The Bombardier Challenger 300 airplane was en route from Keene, New Hampshire, to Leesburg, Virginia, on Friday when the incident happened. The aircraft was diverted to the Bradley Airport in Windsor Locks in Connecticut and successfully landed there.
Three passengers and two crew were on the plane.
One of the passengers suffered fatal injuries, the National Transportation Safety Board (NTSB) said in a statement on Saturday.
The private jet was at an altitude of approximately 26,000 feet before it began to descend and was diverted to the Connecticut airport, online flight records show.
NTSB investigators were interviewing the two crew members and surviving passengers as part of a probe into the deadly encounter with turbulence, Sarah Sulick, an NTSB spokesperson said.
“NTSB investigators have removed the cockpit voice recorder and flight data recorder and are continuing to gather information from the flight crew, operator and passengers about the circumstances of the event,” the federal agency said in a statement to The Epoch Times.
A preliminary report is expected to be published in two to three weeks.
The extent of the damage to the aircraft was unclear and the NTSB did not provide details including whether the victim was wearing a seatbelt.
The jet is owned by Conexon, a company based in Kansas City, Missouri, according to a Federal Aviation Administration database.
Conexon refused to comment on the incident.
Turbulence Rarely Cause Death
Turbulence, which is unstable air in the atmosphere, remains a cause of injury for airline passengers despite airline safety improvements over the years.
Earlier this week, seven people were hurt badly enough to be transported to hospitals after a Lufthansa Airbus A330 experienced turbulence while flying from Texas to Germany.
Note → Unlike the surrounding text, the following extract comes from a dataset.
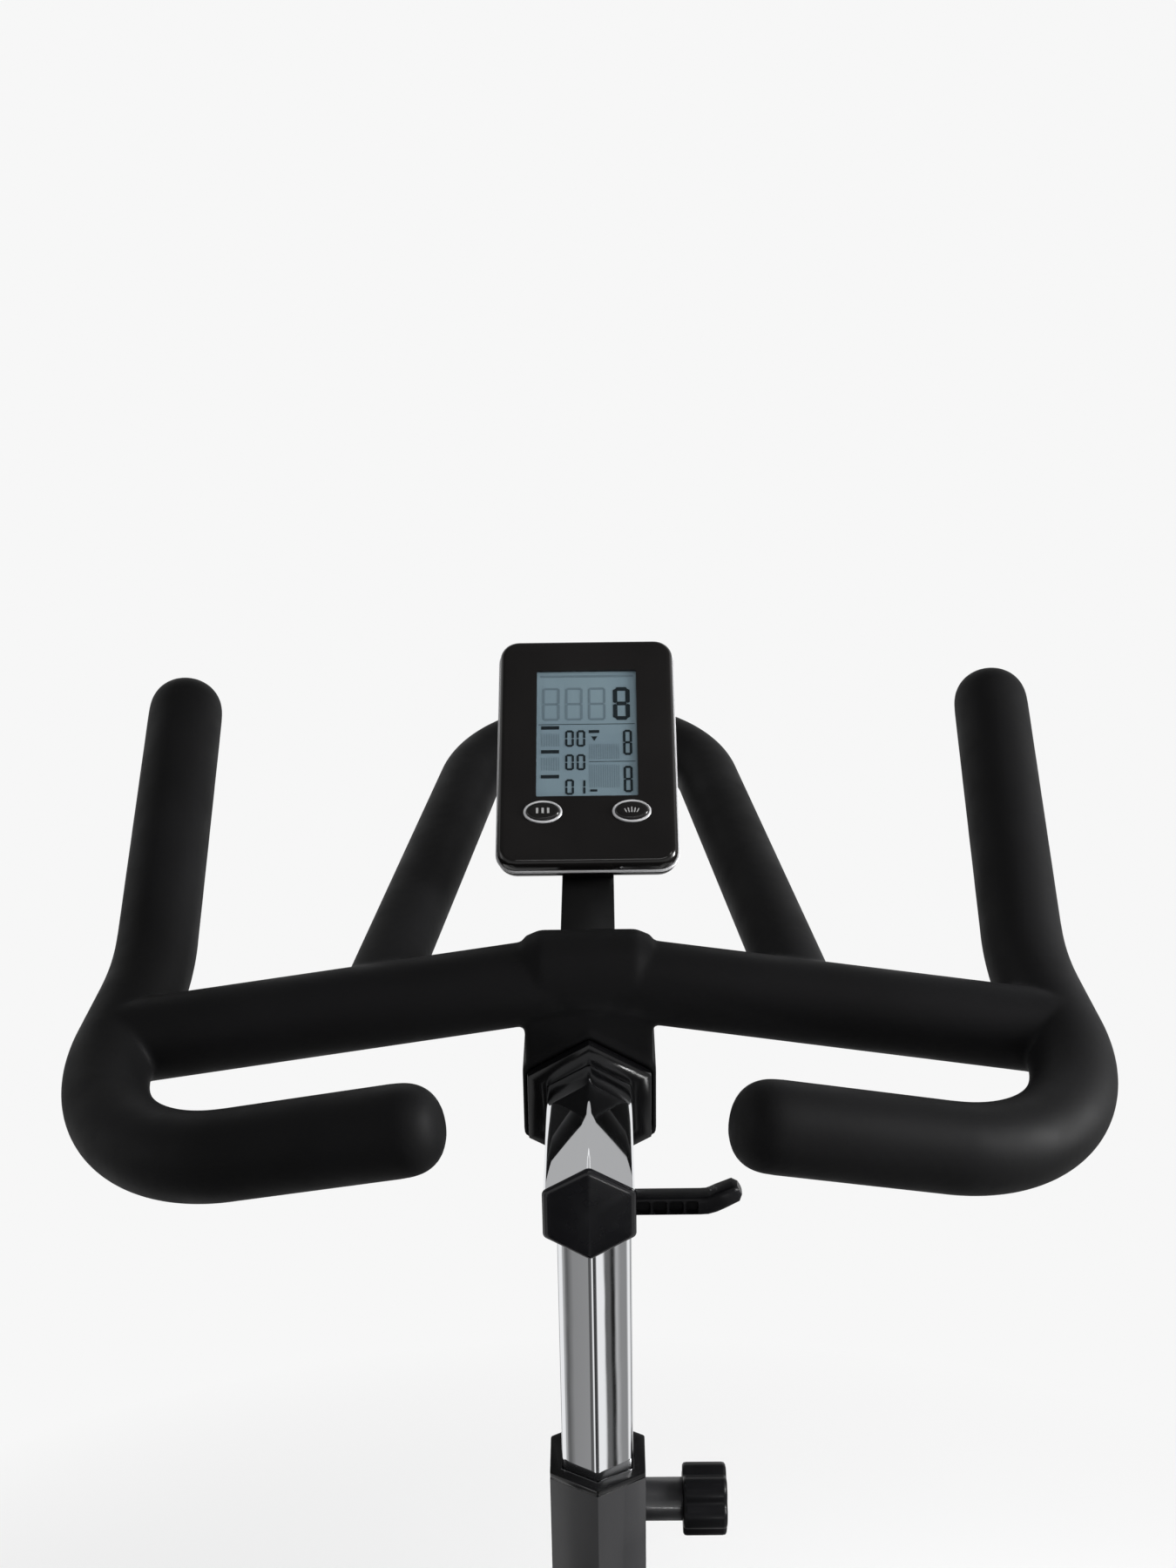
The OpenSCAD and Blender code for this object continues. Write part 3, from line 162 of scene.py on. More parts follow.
def make_materials():
    finish("bar_coating", (0.004, 0.004, 0.0042), 0.54, (9, 4, (0.003, 0.003, 0.0031), (0.0052, 0.0052, 0.0056)),
           (45, 3, 0.5, 0.62), ((260, 3, 0.00004), (2200, 2, 0.00004)), spec=0.06)
    for name in ("frame_paint", "carrier_paint"):
        finish(name, (0.011, 0.011, 0.012), 0.36, (7, 3, (0.009, 0.009, 0.01), (0.014, 0.014, 0.0155)),
               (30, 3, 0.32, 0.45), ((900, 2, 0.00006),), coat=0.15)

    finish("chrome", (0.83, 0.84, 0.86), 0.06, None, (35, 5, 0.015, 0.05), ((12, 2, 0.00012),), metal=1.0)
    finish("silver", (0.45, 0.45, 0.46), 0.42, None, (60, 3, 0.36, 0.46), metal=0.35)
    finish("bright_steel", (0.66, 0.67, 0.69), 0.2, (40, 3, (0.58, 0.59, 0.61), (0.7, 0.71, 0.73)),
           (70, 3, 0.16, 0.26), stretch=(30, 1, 1), metal=1.0)
    finish("plain_steel", (0.55, 0.56, 0.58), 0.32, (90, 4, (0.46, 0.47, 0.49), (0.62, 0.63, 0.65)),
           (120, 3, 0.26, 0.4), ((400, 2, 0.00002),), (1, 12, 12), metal=1.0)
    finish("crank_steel", (0.33, 0.335, 0.35), 0.3, (60, 4, (0.28, 0.285, 0.3), (0.4, 0.405, 0.42)),
           (90, 3, 0.24, 0.36), ((500, 2, 0.00002),), (8, 1, 8), metal=1.0)
    finish("pulley_alloy", (0.6, 0.61, 0.62), 0.42, (30, 3, (0.5, 0.51, 0.52), (0.66, 0.67, 0.68)),
           bumps=((700, 3, 0.0001),), metal=1.0)
    finish("flywheel_iron", (0.028, 0.028, 0.03), 0.42, (20, 4, (0.02, 0.02, 0.022), (0.036, 0.036, 0.038)),
           (40, 3, 0.34, 0.5), ((420, 4, 0.0002),), coat=0.2)

    for name, values in {
            "hub_plastic": ((0.13, 0.13, 0.135), 0.4, 0.55, 900, 0.00005),
            "guard_plastic": ((0.02, 0.02, 0.022), 0.42, 0.55, 1400, 0.00008),
            "pedal_plastic": ((0.012, 0.012, 0.013), 0.4, 0.55, 1600, 0.00006),
            "knob_plastic": ((0.004, 0.004, 0.0046), 0.28, 0.4, 2500, 0.00003, 0.1),
            "shell_plastic": ((0.02, 0.02, 0.021), 0.45, 0.6, 1200, 0.0001),
            "cap_rubber": ((0.02, 0.02, 0.02), 0.6, 0.75, 900, 0.00006),
            "caster_tyre": ((0.03, 0.03, 0.03), 0.55, 0.7, 700, 0.00008),
            "belt_rubber": ((0.02, 0.02, 0.02), 0.6, 0.75),
            "bushing_plastic": ((0.003, 0.003, 0.0033), 0.1, 0.2, 900, 0.00001),
            "cap_plastic": ((0.004, 0.004, 0.0055), 0.22, 0.3, 1500, 0.00001, 0.35),
            "neck_metal": ((0.0035, 0.0035, 0.0036), 0.4, 0.5, 900, 0.00003, 0.1),
            "console_gloss": ((0.0062, 0.0057, 0.0056), 0.08, 0.14, 300, 0.000004, 0.27),
            "button_gloss": ((0.007, 0.0065, 0.0065), 0.12, 0.2, 300, 0.000004)}.items():
        plastic(name, *values)

    finish("brake_felt", (0.3, 0.27, 0.22), 0.95, (400, 4, (0.22, 0.2, 0.16), (0.36, 0.33, 0.28)),
           bumps=((900, 4, 0.0004),), sheen=0.4)
    finish("display_lcd", (0.138, 0.195, 0.228), 0.5, (18, 2, (0.125, 0.178, 0.214), (0.152, 0.212, 0.242)),
           spec=0.12)
    finish("display_glass", (0.02, 0.022, 0.024), 0.04, None, (40, 3, 0.03, 0.06), spec=0.25, alpha=0.06)
    for name, color, spec in (("display_ink", (0.006, 0.011, 0.014), 0.1),
                              ("display_ghost", (0.095, 0.135, 0.16), 0.1), ("mark_print", (0.25, 0.25, 0.25), 0.3)):
        finish(name, color, 0.5, None, (300, 3, 0.45, 0.6), spec=spec)

    m = shader("saddle_cover", (0.02, 0.02, 0.021), 0.5, sheen=0.05)
    v = coords(m)
    grain = cells(m, v, 900)
    tint(m, noise(m, v, 16, 4), (0.015, 0.015, 0.016), (0.026, 0.026, 0.027))
    rough(m, grain, 0.42, 0.58, 0.1, 0.6)
    bump(m, (grain, 0.00025), (noise(m, v, 120), 0.0002))
    finish("thread", (0.05, 0.05, 0.052), 0.7, bumps=((3000, 3, 0.0001),))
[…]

The plane was diverted to Virginia’s Washington Dulles International Airport.
But deaths are extremely rare.
“I can’t remember the last fatality due to turbulence,” said Robert Sumwalt, a former NTSB chair and executive director of the Center for Aviation and Aerospace Safety at Embry-Riddle Aeronautical University.
Turbulence accounted for more than a third of accidents on larger commercial airlines between 2009 and 2018, according to the NTSB.
The Associated Press contributed to the report.